* _WHAT NEEDS TO BE DONE_
Quote the lines that run from the line containing "make_field_coils()" down to the line containing "obj.data = obj.data.copy()". Include both of those lines, reproduce each exactly, and omit everything else.
>> Start
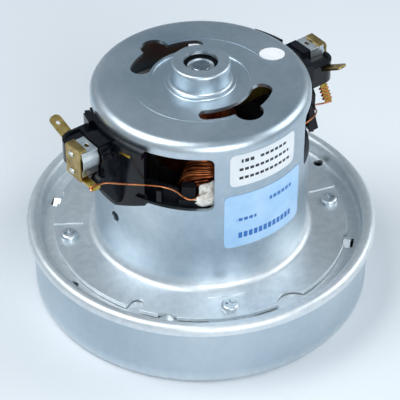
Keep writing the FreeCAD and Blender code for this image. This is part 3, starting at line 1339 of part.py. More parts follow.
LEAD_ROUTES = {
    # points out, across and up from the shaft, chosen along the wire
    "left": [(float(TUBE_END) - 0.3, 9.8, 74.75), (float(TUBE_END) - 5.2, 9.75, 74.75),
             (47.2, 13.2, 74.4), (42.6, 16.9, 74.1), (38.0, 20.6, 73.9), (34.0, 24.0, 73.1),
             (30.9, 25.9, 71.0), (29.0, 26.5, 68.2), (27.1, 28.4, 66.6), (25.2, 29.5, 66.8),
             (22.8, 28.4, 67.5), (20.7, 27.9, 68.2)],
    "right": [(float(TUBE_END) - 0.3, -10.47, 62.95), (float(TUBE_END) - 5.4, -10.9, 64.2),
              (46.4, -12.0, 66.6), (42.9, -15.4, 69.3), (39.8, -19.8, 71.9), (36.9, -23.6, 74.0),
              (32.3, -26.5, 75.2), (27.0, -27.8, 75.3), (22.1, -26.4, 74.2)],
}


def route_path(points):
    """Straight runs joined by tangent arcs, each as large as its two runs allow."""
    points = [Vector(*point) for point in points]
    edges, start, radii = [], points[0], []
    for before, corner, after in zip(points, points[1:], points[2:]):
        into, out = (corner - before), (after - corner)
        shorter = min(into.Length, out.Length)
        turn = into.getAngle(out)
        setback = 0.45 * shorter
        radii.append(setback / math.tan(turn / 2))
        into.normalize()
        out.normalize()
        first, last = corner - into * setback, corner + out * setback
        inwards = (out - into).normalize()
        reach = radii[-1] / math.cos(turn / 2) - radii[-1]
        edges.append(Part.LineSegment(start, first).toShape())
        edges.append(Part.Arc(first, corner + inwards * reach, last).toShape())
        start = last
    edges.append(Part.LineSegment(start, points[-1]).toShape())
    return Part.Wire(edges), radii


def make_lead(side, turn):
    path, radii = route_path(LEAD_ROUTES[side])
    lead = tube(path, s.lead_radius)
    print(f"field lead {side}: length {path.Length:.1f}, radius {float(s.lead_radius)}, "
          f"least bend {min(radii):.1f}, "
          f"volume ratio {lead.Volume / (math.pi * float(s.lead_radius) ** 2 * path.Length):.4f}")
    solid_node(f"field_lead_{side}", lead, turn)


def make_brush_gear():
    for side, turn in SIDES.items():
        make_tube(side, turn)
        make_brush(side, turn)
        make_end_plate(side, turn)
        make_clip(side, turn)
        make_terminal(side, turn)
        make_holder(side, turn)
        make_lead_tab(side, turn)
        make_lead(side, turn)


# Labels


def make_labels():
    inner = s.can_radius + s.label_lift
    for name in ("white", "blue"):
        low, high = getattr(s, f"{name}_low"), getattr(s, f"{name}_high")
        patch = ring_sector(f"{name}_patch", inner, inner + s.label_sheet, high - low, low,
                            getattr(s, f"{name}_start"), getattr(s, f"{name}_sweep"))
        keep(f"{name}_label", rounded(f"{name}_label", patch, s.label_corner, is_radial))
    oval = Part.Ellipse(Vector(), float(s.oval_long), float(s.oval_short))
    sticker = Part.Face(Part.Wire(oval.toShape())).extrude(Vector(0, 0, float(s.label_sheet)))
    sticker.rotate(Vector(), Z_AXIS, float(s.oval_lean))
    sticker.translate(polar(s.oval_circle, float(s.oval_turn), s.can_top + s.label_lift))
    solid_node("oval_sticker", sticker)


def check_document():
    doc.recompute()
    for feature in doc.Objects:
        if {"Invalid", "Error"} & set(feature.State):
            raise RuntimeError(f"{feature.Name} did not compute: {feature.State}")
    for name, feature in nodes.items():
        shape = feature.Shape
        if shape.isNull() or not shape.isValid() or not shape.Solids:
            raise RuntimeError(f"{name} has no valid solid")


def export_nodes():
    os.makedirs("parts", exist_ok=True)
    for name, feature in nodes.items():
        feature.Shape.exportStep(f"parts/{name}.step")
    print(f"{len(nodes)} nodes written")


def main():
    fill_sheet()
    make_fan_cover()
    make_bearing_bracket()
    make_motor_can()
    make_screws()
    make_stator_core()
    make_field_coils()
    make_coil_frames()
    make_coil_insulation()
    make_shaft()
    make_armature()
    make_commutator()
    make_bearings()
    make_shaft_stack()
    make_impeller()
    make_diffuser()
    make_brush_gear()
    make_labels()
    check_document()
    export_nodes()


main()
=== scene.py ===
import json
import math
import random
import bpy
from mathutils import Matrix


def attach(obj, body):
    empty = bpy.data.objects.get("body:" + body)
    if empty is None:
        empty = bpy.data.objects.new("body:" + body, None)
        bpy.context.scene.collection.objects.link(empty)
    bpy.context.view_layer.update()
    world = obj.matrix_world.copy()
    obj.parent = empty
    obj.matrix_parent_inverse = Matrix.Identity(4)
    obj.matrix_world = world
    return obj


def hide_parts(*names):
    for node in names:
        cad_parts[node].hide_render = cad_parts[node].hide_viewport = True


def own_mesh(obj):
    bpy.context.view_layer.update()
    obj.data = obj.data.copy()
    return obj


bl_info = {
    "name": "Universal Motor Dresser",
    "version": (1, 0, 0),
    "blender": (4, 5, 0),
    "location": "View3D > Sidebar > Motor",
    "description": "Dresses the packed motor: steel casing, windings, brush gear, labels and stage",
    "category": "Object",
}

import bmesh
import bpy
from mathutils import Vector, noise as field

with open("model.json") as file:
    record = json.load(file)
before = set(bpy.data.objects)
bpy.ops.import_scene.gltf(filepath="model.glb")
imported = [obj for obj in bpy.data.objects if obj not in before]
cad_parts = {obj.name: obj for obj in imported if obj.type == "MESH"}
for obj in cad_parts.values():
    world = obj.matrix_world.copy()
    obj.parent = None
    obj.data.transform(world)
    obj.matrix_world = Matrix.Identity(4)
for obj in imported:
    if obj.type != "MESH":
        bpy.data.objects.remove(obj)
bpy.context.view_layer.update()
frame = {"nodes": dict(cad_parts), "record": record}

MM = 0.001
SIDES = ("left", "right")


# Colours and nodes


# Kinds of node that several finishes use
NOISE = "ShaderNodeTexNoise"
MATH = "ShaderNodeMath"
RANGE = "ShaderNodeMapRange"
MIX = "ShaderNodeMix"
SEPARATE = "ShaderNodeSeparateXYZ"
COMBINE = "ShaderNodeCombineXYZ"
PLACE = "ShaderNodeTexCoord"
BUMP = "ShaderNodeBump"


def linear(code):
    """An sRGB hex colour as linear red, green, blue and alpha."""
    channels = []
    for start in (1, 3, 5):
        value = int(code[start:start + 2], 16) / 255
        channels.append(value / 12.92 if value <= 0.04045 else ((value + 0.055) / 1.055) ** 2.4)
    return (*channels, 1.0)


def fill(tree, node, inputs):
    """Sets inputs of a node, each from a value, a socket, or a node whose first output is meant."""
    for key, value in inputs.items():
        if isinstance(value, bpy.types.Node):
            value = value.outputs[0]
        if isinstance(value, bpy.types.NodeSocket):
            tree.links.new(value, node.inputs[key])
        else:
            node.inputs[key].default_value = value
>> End
* _RESPONSE TO THE TASK_
    make_field_coils()
    make_coil_frames()
    make_coil_insulation()
    make_shaft()
    make_armature()
    make_commutator()
    make_bearings()
    make_shaft_stack()
    make_impeller()
    make_diffuser()
    make_brush_gear()
    make_labels()
    check_document()
    export_nodes()


main()
=== scene.py ===
import json
import math
import random
import bpy
from mathutils import Matrix


def attach(obj, body):
    empty = bpy.data.objects.get("body:" + body)
    if empty is None:
        empty = bpy.data.objects.new("body:" + body, None)
        bpy.context.scene.collection.objects.link(empty)
    bpy.context.view_layer.update()
    world = obj.matrix_world.copy()
    obj.parent = empty
    obj.matrix_parent_inverse = Matrix.Identity(4)
    obj.matrix_world = world
    return obj


def hide_parts(*names):
    for node in names:
        cad_parts[node].hide_render = cad_parts[node].hide_viewport = True


def own_mesh(obj):
    bpy.context.view_layer.update()
    obj.data = obj.data.copy()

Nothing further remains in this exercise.